What is the biggest obstacle you face when expressing yourself creatively?

Probably myself. I think it’s really easy to doubt yourself and what you do and it’s really easy to look at what someone else is doing - someone who is successful in your eyes - and think you should try doing something like that. I think I’m the kind of person who likes to do everything - I’m into photography and internet content, I’m into doing other random stuff like cooking. Like I’ve been trying to start a comedy cooking show on youtube for almost two years now. I just want to do everything, but the reality is I don’t have the means - whether that’s time or money or just access to resources to do all of that. I also kinda feel the pressure of time on my back, which is related to family expectations of having children one day and all that sort of stuff, so I often think about how long can I do what I’m doing now before I have to face the ‘real world’. There’s a lot that can hold me back, but I guess the thing that pushes me forward would be friends and support networks and things like that - so as long as you surround yourself with good people then you should be okay!

 

What is the best piece of advice you could give to young women and queer folk who want to make art or music or just be seen and heard?

I think finding a support network is so underrated but so important. When you have people around you who validate what you’re doing - whether or not they do things that are like what you’re doing - but who are supportive of that, it gives you space to grow into yourself. Often when you first start making art you don’t necessarily know what it is you’re doing and if you’re not given the chance to make mistakes and figure it out then it’s really easy to stop. So for me, I lived in a cooperative where I just saw all these people making all sorts of different things and that gave me permission to do my own thing as well. It was nice to just show people something - because often it’s quite scary showing your art to other people, especially when you first start making things. I think just trying to find a support network - whether that’s in real life or online or anything. The thing with the internet is you can find any community anywhere. I was a huge Tumblr user in 2009/2010 and that’s what sort of exposed me to alternative ideas and ways of thinking and people.
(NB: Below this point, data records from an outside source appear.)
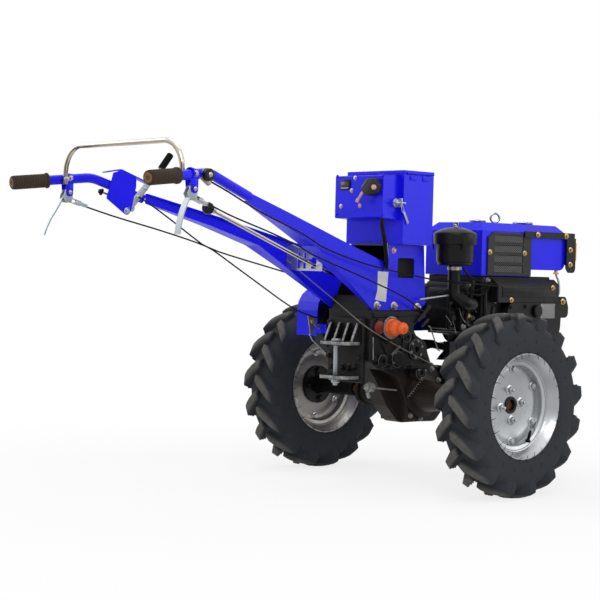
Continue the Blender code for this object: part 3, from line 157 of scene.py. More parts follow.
def arc(before, here, after, radius, steps):
    """Points of the arc that rounds the corner here between its two neighbours."""
    back, on = (before - here).normalized(), (after - here).normalized()
    half = back.angle(on) / 2
    centre = here + (back + on).normalized() * radius / math.sin(half)
    start = (here + back * radius / math.tan(half) - centre).normalized()
    end = (here + on * radius / math.tan(half) - centre).normalized()
    return [centre + start.slerp(end, step / steps) * radius for step in range(steps + 1)]


def rounded(corners, steps=4):
    """An outline whose corners (a, b, radius) are turned into arcs."""
    places = [Vector(corner[:2]) for corner in corners]
    outline = []
    for index, here in enumerate(places):
        radius = corners[index][2]
        after = places[(index + 1) % len(places)]
        outline += arc(places[index - 1], here, after, radius, steps) if radius > 0 else [here]
    return outline


def bolt(place, direction, across=0.012, height=0.007, washer=True, sides=6, roll=0.0, sink=0.001):
    """A hexagon head with its chamfer, standing on a washer."""
    radius = across / 2 / math.cos(math.pi / 6)
    thin = across * 0.12
    disc = [(0, -sink), (across * 0.86, -sink), (across * 0.86, thin * 0.7), (across * 0.80, thin),
            (0, thin)]
    bm = turned(disc, segments=20) if washer else bmesh.new()
    head = bmesh.new()
    bmesh.ops.create_cone(head, cap_ends=True, segments=sides, radius1=radius, radius2=radius,
                          depth=height + sink)
    tops = [e for e in head.edges if all(v.co.z > 0 for v in e.verts)]
    soften(head, tops, across * 0.10, 1)
    bmesh.ops.translate(head, vec=(0, 0, (height - sink) / 2 + (thin if washer else 0)), verts=head.verts)
    return aimed(join(bm, head), place, direction, roll)


def wire_ring(radius, wire, sides, place, direction, segments):
    """A closed ring of round wire."""
    angles = [2 * math.pi * index / sides for index in range(sides + 1)]
    return turned([(radius + wire * math.cos(a), wire * math.sin(a)) for a in angles], place, direction,
                  segments)


def foot_of(node):
    """The middle of the underside of a solid's box."""
    low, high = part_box(node)
    middle = (low + high) / 2 - MACHINE
    return Vector((middle.x, middle.y, low.z))


def dome(place, direction, radius=0.005, height=0.003):
    """A rounded screw head."""
    profile = [(0, -0.001), (radius, -0.001), (radius, height * 0.3)]
    profile += [(radius * math.cos(a), height * (0.3 + 0.7 * math.sin(a))) for a in (0.5, 1.0, 1.35)]
    return turned(profile + [(0, height)], place, direction, 16)


def smooth_route(points, spacing=0.008):
    """Points at even spacing along a smooth curve through the route's own points."""
    points = [Vector(p) for p in points]
    ends = [points[0] * 2 - points[1]] + points + [points[-1] * 2 - points[-2]]
    fine = []
    for p0, p1, p2, p3 in zip(ends, ends[1:], ends[2:], ends[3:]):
        for step in range(20):
            t = step / 20
            fine.append(0.5 * ((2 * p1) + (p2 - p0) * t + (2 * p0 - 5 * p1 + 4 * p2 - p3) * t ** 2
                               + (3 * p1 - p0 - 3 * p2 + p3) * t ** 3))
    fine.append(points[-1])
    length = sum((b - a).length for a, b in zip(fine, fine[1:]))
    count = max(3, round(length / spacing))
    route, walked, wanted = [fine[0]], 0.0, 1
    for a, b in zip(fine, fine[1:]):
        step = (b - a).length
        while wanted < count and walked + step >= wanted * length / count:
            route.append(a.lerp(b, (wanted * length / count - walked) / step))
            wanted += 1
        walked += step
    return route + [fine[-1]]


def bent_route(corners, bend, steps=8):
    """A route in space whose inner corners are turned into arcs."""
    points = [Vector(p) for p in corners]
    route = [points[0]]
    for before, here, after in zip(points, points[1:], points[2:]):
        route += arc(before, here, after, bend, steps)
    return route + [points[-1]]


def tube(name, route, radius, look, body="chassis", resolution=4, replaces=()):
    """A round tube, rod or cable along a route, closed at its ends."""
    curve = bpy.data.curves.new(name, "CURVE")
    curve.dimensions = "3D"
    curve.bevel_depth = radius
    curve.bevel_resolution = resolution
    curve.use_fill_caps = True
    spline = curve.splines.new("POLY")
    spline.points.add(len(route) - 1)
    for point, place in zip(spline.points, route):
        point.co = (*(Vector(place) + MACHINE), 1.0)
    spline.use_smooth = True
    made = bpy.data.objects.new(name, curve)
    curve.materials.append(finish(look))
    bpy.context.scene.collection.objects.link(made)
    return dressed(made, body, replaces)


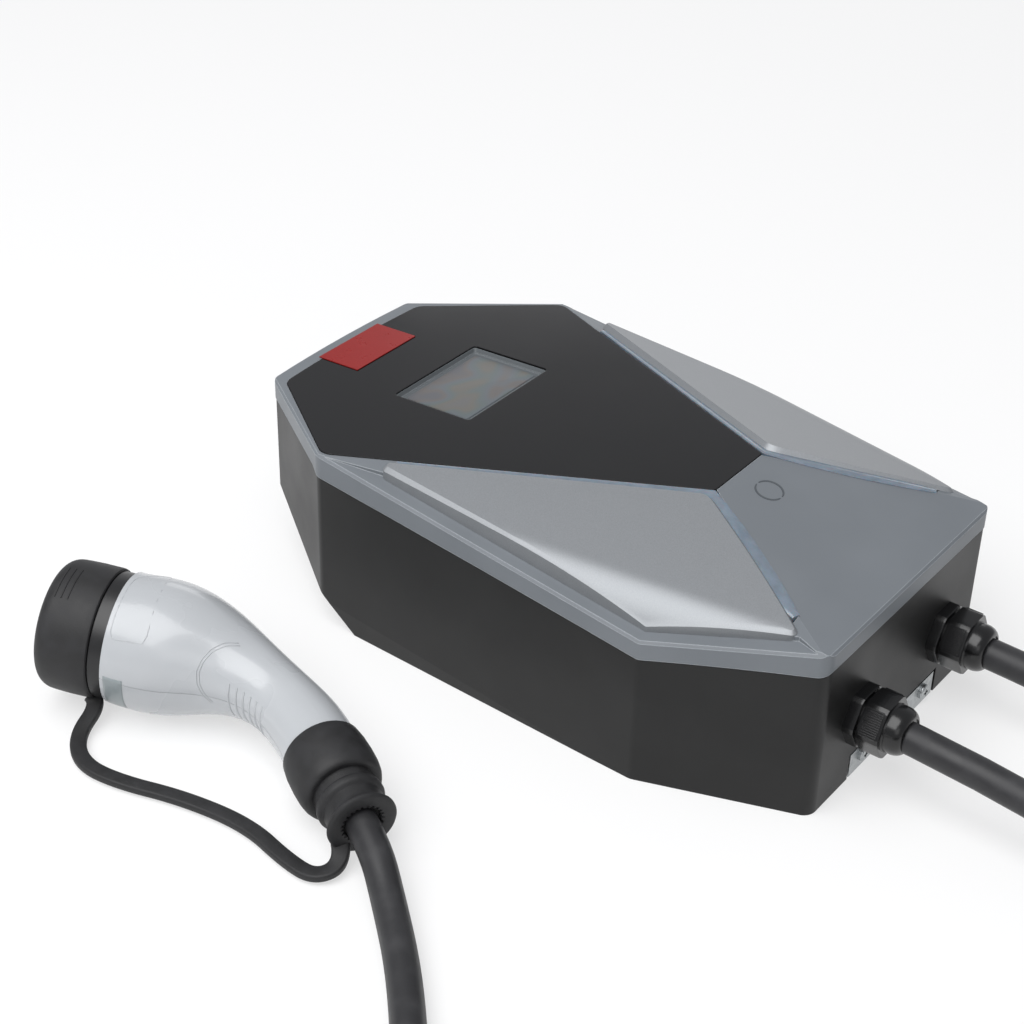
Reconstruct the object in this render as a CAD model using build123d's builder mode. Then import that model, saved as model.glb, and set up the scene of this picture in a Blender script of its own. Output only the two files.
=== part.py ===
from build123d import *
from math import cos, radians, sin, tan
import os

os.makedirs("parts", exist_ok=True)

# Housing outline as seen from the front, half widths and positions along the height
end_half = 59.0
shoulder_half = 109.6
waist_half = 114.0
foot_half = 82.5
end_pos = 185.0
shoulder_pos = 108.6
waist_pos = -99.2
foot_pos = -185.0
end_bow = 2.2
corner_round = 8.0

# Front surface heights above the wall
end_height = 103.2
shoulder_height = 107.7
apex_height = 118.6
waist_height = 85.4
foot_height = 97.7
crease_foot_half = 85.5
fold_round = 160.0
apex_half = 22.8
apex_pos = -81.7
cover_band = 10.6
seal_thick = 0.8
seal_set_back = 1.0
seal_wide = 1.4

# Walls
cover_wall = 3.0
cover_roof = 6.0
tub_wall = 3.5
tub_set_in = 0.4
rim_bevel = 1.2

# Chamfers on the back
back_crease_waist = 2.0
back_crease_shoulder = 19.5
back_crease_end = 36.5
back_edge_half = 108.4
back_edge_pos = 86.0
back_flat_end = 118.0

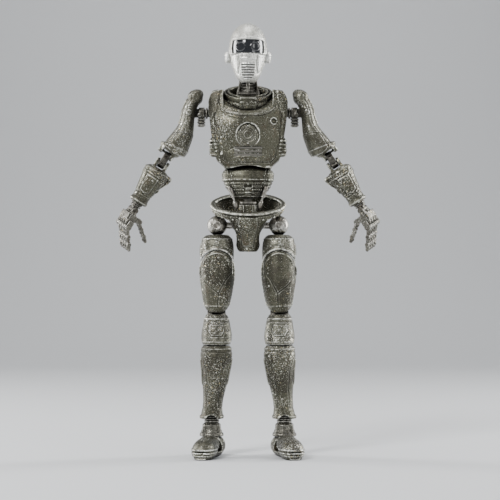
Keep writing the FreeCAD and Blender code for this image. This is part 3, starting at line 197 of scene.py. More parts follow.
OLIVE, BROWN = (0.092, 0.090, 0.064), (0.045, 0.042, 0.030)
RUST, DUST = (0.085, 0.050, 0.028), (0.78, 0.78, 0.69)
# the second colour on the next line is the near-black painted shade that weathered() lays into hollows and
# creases
GILT, PAINTED_SHADE_COLOR = (0.62, 0.52, 0.30), (0.010, 0.009, 0.007)
MATERIAL = {
    "bronze": weathered("weathered_bronze", OLIVE, BROWN, RUST, DUST),
    "pale": weathered("dusted_bronze", (0.140, 0.138, 0.106), (0.072, 0.068, 0.050), RUST, (0.76, 0.76, 0.70),
                      0.8, 0.7, 0.78, 0.34),
    "silver": bare_metal("worn_steel", (0.40, 0.39, 0.355), (0.13, 0.112, 0.088), 0.28),
    "dark": bare_metal("oiled_iron", (0.125, 0.120, 0.105), (0.040, 0.034, 0.027), 0.40),
    "bone": weathered("bone_silver", (0.66, 0.66, 0.61), (0.50, 0.49, 0.44), (0.26, 0.21, 0.15),
                      (0.88, 0.88, 0.85), 0.7, 0.5, 0.45, 0.30),
    "glass": dark_glass("sensor_glass"),
}
GUNMETAL = weathered("hand_gunmetal", (0.150, 0.145, 0.122), (0.075, 0.070, 0.058), RUST, (0.62, 0.61, 0.57),
                     0.5, 0.35, 0.90, 0.30)


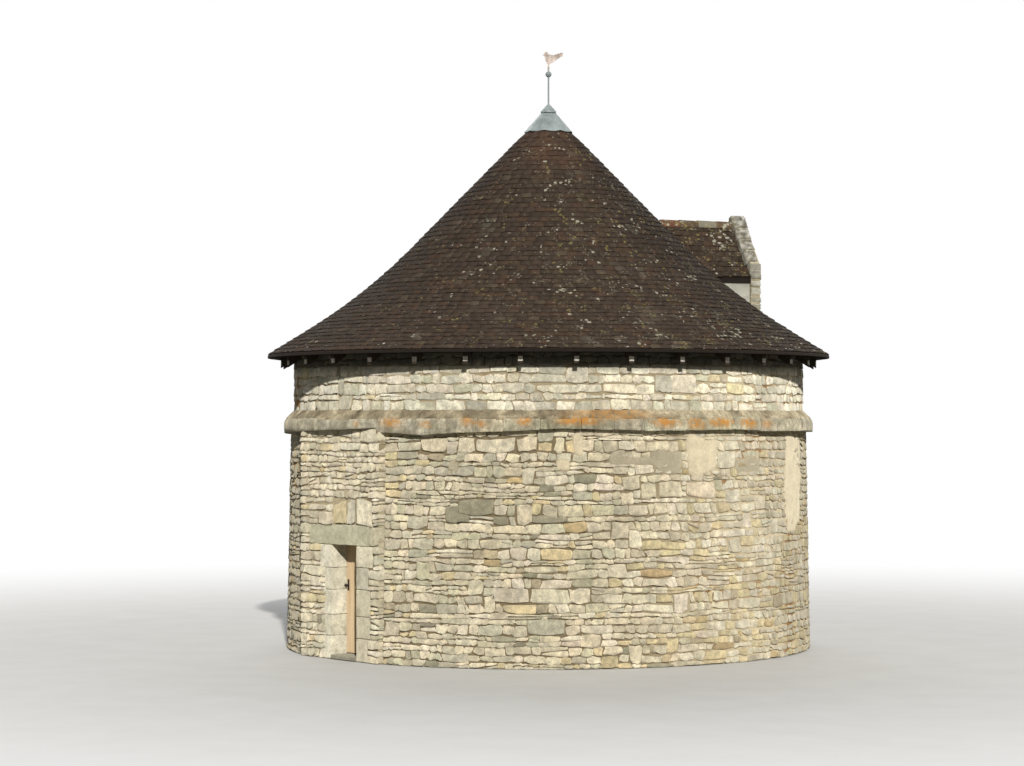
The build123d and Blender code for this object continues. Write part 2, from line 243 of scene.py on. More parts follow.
@dataclass
class MeshStore:
    """Gathers grids and closed loops of points, and turns them into one mesh."""

    points: list[Array] = field(default_factory=list)
    tones: list[Array] = field(default_factory=list)
    polygons: list[Array] = field(default_factory=list)
    count: int = 0

    def _keep(self, points: Array, tones: Array) -> Array:
        """Store the points of n patches of (n, rows, columns, 3), and number them."""
        shape = points.shape[:3]
        if tones.ndim == 2:
            tones = tones[:, None, None, :]
        self.points.append(points.reshape(-1, 3))
        self.tones.append(np.broadcast_to(tones, shape + (4,)).reshape(-1, 4))
        numbers = np.arange(np.prod(shape)).reshape(shape) + self.count
        self.count += int(np.prod(shape))
        return numbers

    def _quads(self, numbers: Array, flip: bool) -> None:
        """Store the squares between neighbouring numbers of each patch."""
        low, high = numbers[:, :-1], numbers[:, 1:]
        quads = np.stack([low[..., :-1], low[..., 1:], high[..., 1:], high[..., :-1]], axis=-1).reshape(-1, 4)
        self.polygons.append(quads[:, ::-1] if flip else quads)

    def add_sheets(self, points: Array, tones: Array, backed: bool = False) -> MeshStore:
        """Add patches whose columns run to the right and rows upwards, seen from outside.

        Args:
            points: Patches of (n, rows, columns, 3).
            tones: Colours of (n, 4) or (n, rows, columns, 4).
            backed: Closes each patch behind with one face through its rim.

        Returns:
            The store.
        """
        numbers = self._keep(points, tones)
        self._quads(numbers, False)
        if backed:
            rim = [numbers[:, 0, :], numbers[:, 1:, -1], numbers[:, -1, -2::-1], numbers[:, -2:0:-1, 0]]
            self.polygons.append(np.concatenate(rim, axis=1)[:, ::-1])
        return self

    def add_loops(self, points: Array, tones: Array) -> MeshStore:
        """Add closed bodies: loops carried through sections, with flat ends and faces outwards.

        Args:
            points: Bodies of (n, sections, loop, 3).
            tones: Colours of (n, 4) or (n, sections, loop, 4).

        Returns:
            The store.
        """
        middle = points.mean(axis=(1, 2), keepdims=True)
        across = np.roll(points, -1, axis=2)[:, :-1] - points[:, :-1]
        flip = bool((np.cross(across, points[:, 1:] - points[:, :-1]) * (points[:, :-1] - middle)).sum() < 0)
        numbers = self._keep(points, tones)
        self._quads(np.concatenate([numbers, numbers[..., :1]], axis=-1), flip)
        for end in (numbers[:, 0, ::-1], numbers[:, -1]):
            self.polygons.append(end[:, ::-1] if flip else end)
        return self

    def build(self, name: str, sharp: float | None = None) -> bpy.types.Object:
        """Make the object, with edges sharp above an angle in degrees, or with flat faces."""
        mesh = bpy.data.meshes.new(name)
        sizes = np.concatenate([np.full(len(p), p.shape[1]) for p in self.polygons])
        corners = np.concatenate([p.ravel() for p in self.polygons])
        mesh.vertices.add(self.count)
        mesh.vertices.foreach_set("co", np.concatenate(self.points).astype(np.float32).ravel())
        mesh.loops.add(len(corners))
        mesh.loops.foreach_set("vertex_index", corners.astype(np.int32))
        mesh.polygons.add(len(sizes))
        for key, values in (("loop_start", np.cumsum(sizes) - sizes), ("loop_total", sizes)):
            mesh.polygons.foreach_set(key, values.astype(np.int32))
        mesh.update(calc_edges=True)
        mesh.validate()
        tone = mesh.attributes.new(TONE, "FLOAT_COLOR", "POINT")
        tone.data.foreach_set("color", np.concatenate(self.tones).astype(np.float32).ravel())
        if sharp is not None:
            mesh.shade_smooth()
            mesh.set_sharp_from_angle(angle=math.radians(sharp))
        return link(name, mesh)

    def place(self, name: str, slot: str, material: Material, sharp: float | None = None, *replaced: str) -> None:
        """Make a piece of the tower and tie it to the frame, as build and place_piece say."""
        place_piece(self.build(name, sharp), slot, material, replaced)


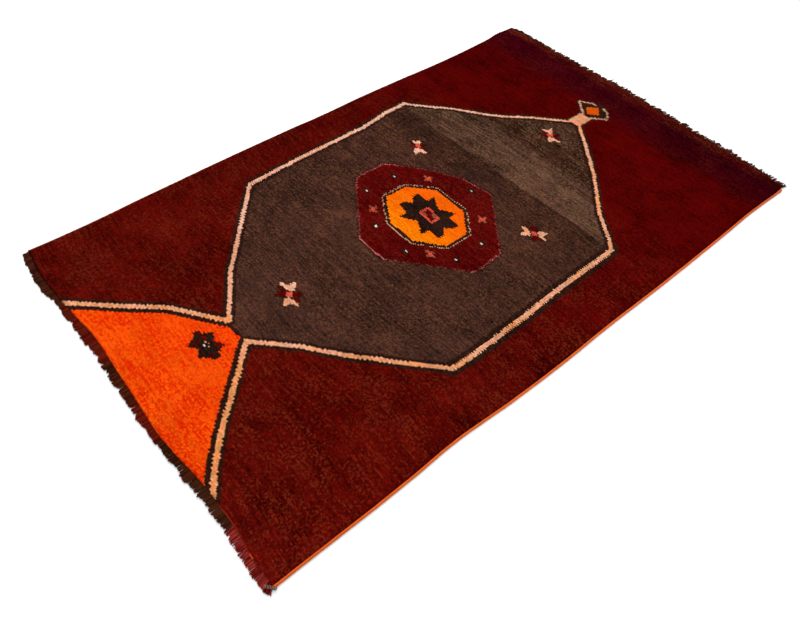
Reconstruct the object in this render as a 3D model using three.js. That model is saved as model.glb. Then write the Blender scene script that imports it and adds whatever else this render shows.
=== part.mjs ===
// A hand-knotted Turkish village rug lying flat: the knotted body, the overcast bindings of its two
// long sides, and the short warp ends of its two ends, each on the narrow strip that holds them.
// Millimetres. +X runs along the length to the ragged end, +Y across to the far side, +Z up.
// The origin is at the middle of the part's box, on the surface that it lies on.

import * as THREE from 'three';
import { mergeVertices } from 'three/addons/utils/BufferGeometryUtils.js';

// Driving dimensions
const BODY_LENGTH = 2115;      // knotted cloth, between the two end strips
const BODY_WIDTH = 1288;       // knotted cloth, between the two bindings
const BODY_THICKNESS = 9.5;    // foundation and pile together
const RIM_ROUND = 3.6;         // how far the pile rounds over at the rim
const GAP = 0.3;               // clearance between neighbouring pieces

const BINDING_WIDTH = 6.2;     // overcast binding, across
const BINDING_HEIGHT = 5.6;    // overcast binding, top to bottom
const BINDING_WAIST = 0.72;    // height between the two bound warp bundles, as a share
const BINDING_SLACK = 0.45;    // how far the binding swells and thins along its length
const BINDING_KNOT = 2.2;      // how much thicker the near binding is where it is knotted off

const STRIP_WIDTH = 5;         // woven strip that the warp ends grow from
const STRIP_THICKNESS = 4.4;
const LOCK_TIP_THICKNESS = 2.2;

const SIDE_POINTS = 88;        // points along each long side, which its binding shares
const LOCKS_PER_POINT = 2;     // warp locks between two points of an end, which its strip shares

// How far each edge of the real rug stands out (+) or in (-) from the plain rectangle, in millimetres.
// at: the place along the edge, as a share of its length. out: the knotted cloth's own departure there.
// ends: how far the warp ends reach there, measured from the same rectangle.
const LEFT_END = [
  { at: 0.00, out: -2, ends: 14 },
  { at: 0.035, out: -2, ends: 18 },
  { at: 0.07, out: -4, ends: 15 },
  { at: 0.11, out: -12, ends: 12 },
  { at: 0.15, out: -13, ends: 9 },
  { at: 0.19, out: -12, ends: 12 },
  { at: 0.22, out: -11, ends: 14 },
  { at: 0.26, out: -8, ends: 18 },
  { at: 0.31, out: 0, ends: 17 },
  { at: 0.35, out: 4, ends: 20 },
  { at: 0.39, out: 6, ends: 22 },
  { at: 0.44, out: 3, ends: 26 },
  { at: 0.50, out: 0, ends: 21 },
  { at: 0.58, out: -4, ends: 20 },
  { at: 0.65, out: -8, ends: 15 },
  { at: 0.70, out: -6, ends: 18 },
  { at: 0.74, out: 0, ends: 20 },
  { at: 0.81, out: 6, ends: 22 },
  { at: 0.86, out: 10, ends: 29 },
  { at: 0.89, out: 10, ends: 32 },
  { at: 0.93, out: 10, ends: 28 },
  { at: 0.97, out: 3, ends: 25 },
  { at: 1.00, out: 0, ends: 17 },
];
const RIGHT_END = [
  { at: 0.00, out: -6, ends: 14 },
  { at: 0.05, out: 1, ends: 20 },
  { at: 0.19, out: 8, ends: 29 },
  { at: 0.34, out: 12, ends: 32 },
  { at: 0.50, out: 17, ends: 38 },
  { at: 0.62, out: 14, ends: 36 },
  { at: 0.76, out: 8, ends: 29 },
  { at: 0.90, out: 5, ends: 25 },
  { at: 1.00, out: 0, ends: 18 },
];
const NEAR_SIDE = [
  { at: 0.00, out: -5 },
  { at: 0.08, out: -4 },
  { at: 0.17, out: -3 },
  { at: 0.26, out: -7 },
  { at: 0.31, out: -2 },
  { at: 0.36, out: 4 },
  { at: 0.45, out: 8 },
  { at: 0.55, out: 7 },
  { at: 0.64, out: 10 },
  { at: 0.73, out: 11 },
  { at: 0.83, out: 10 },
  { at: 0.89, out: 8 },
  { at: 0.94, out: 10 },
  { at: 0.975, out: 13 },
  { at: 1.00, out: 12 },
];
const FAR_SIDE = [
  { at: 0.00, out: -5 },
  { at: 0.03, out: -8 },
  { at: 0.08, out: -10 },
  { at: 0.13, out: -8 },
  { at: 0.17, out: -5 },
  { at: 0.23, out: -3 },
  { at: 0.31, out: 0 },
  { at: 0.45, out: 0 },
  { at: 0.50, out: -3 },
  { at: 0.55, out: -3 },
  { at: 0.60, out: -1 },
  { at: 0.69, out: -4 },
  { at: 0.74, out: -8 },
  { at: 0.79, out: -11 },
  { at: 0.84, out: -11 },
  { at: 0.88, out: -9 },
  { at: 0.93, out: -5 },
  { at: 0.96, out: 4 },
  { at: 0.98, out: 1 },
  { at: 1.00, out: 0 },
];

// The warp ends. number: locks along the end. width: the share of its pitch that a lock fills.
// tip: its width at the tip, as a share of the root's. uneven: how much longer or shorter it may be.
// lean: how far its tip may drift sideways.
const LEFT_LOCKS = { number: 150, width: 0.86, tip: 0.72, uneven: 3.5, lean: 1.8, seed: 11 };
const RIGHT_LOCKS = { number: 142, width: 0.78, tip: 0.45, uneven: 6.5, lean: 4.5, seed: 29 };

// A small repeatable random source, from 0 to 1
function randomFrom(seed) {
  let state = seed >>> 0;
  return () => {
    state = (Math.imul(state, 1664525) + 1013904223) >>> 0;
    return state / 4294967296;
  };
}

// A smooth reading of one column of an edge table at a share of the edge's length
function reader(table, column) {
  const curve = new THREE.SplineCurve(table.map((row) => new THREE.Vector2(row.at, row[column])));
  const samples = curve.getPoints(table.length * 12);
  return (share) => {
    const clamped = THREE.MathUtils.clamp(share, 0, 1);
    const next = Math.max(1, samples.findIndex((point) => point.x >= clamped));
    const before = samples[next - 1];
    const after = samples[next];
    const along = (clamped - before.x) / Math.max(after.x - before.x, 1e-9);
    return THREE.MathUtils.lerp(before.y, after.y, along);
  };
}

const leftOut = reader(LEFT_END, 'out');
const rightOut = reader(RIGHT_END, 'out');
const nearOut = reader(NEAR_SIDE, 'out');
const farOut = reader(FAR_SIDE, 'out');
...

I went to a really academic high school where everyone was extremely sheltered and there was no way that I could have been exposed to concepts like queerness without the internet. Finding a support network or finding your niche is so important because if you’re into something, chances are someone else in the world is also into that thing and you can reach out to them. Most people are nice enough to respond and have a chat to you about it and tell you their experiences in making that kind of art or doing whatever it is that they do. I think we need to utilise the resources that we have because they’re often underutilised. We underestimate how powerful the internet really is and how much access we’re given to information. Another piece of advice I would give is to find a mentor type figure. I think that can be really helpful - someone that you trust to give you advice and information and just to mentally hug you when you’re struggling.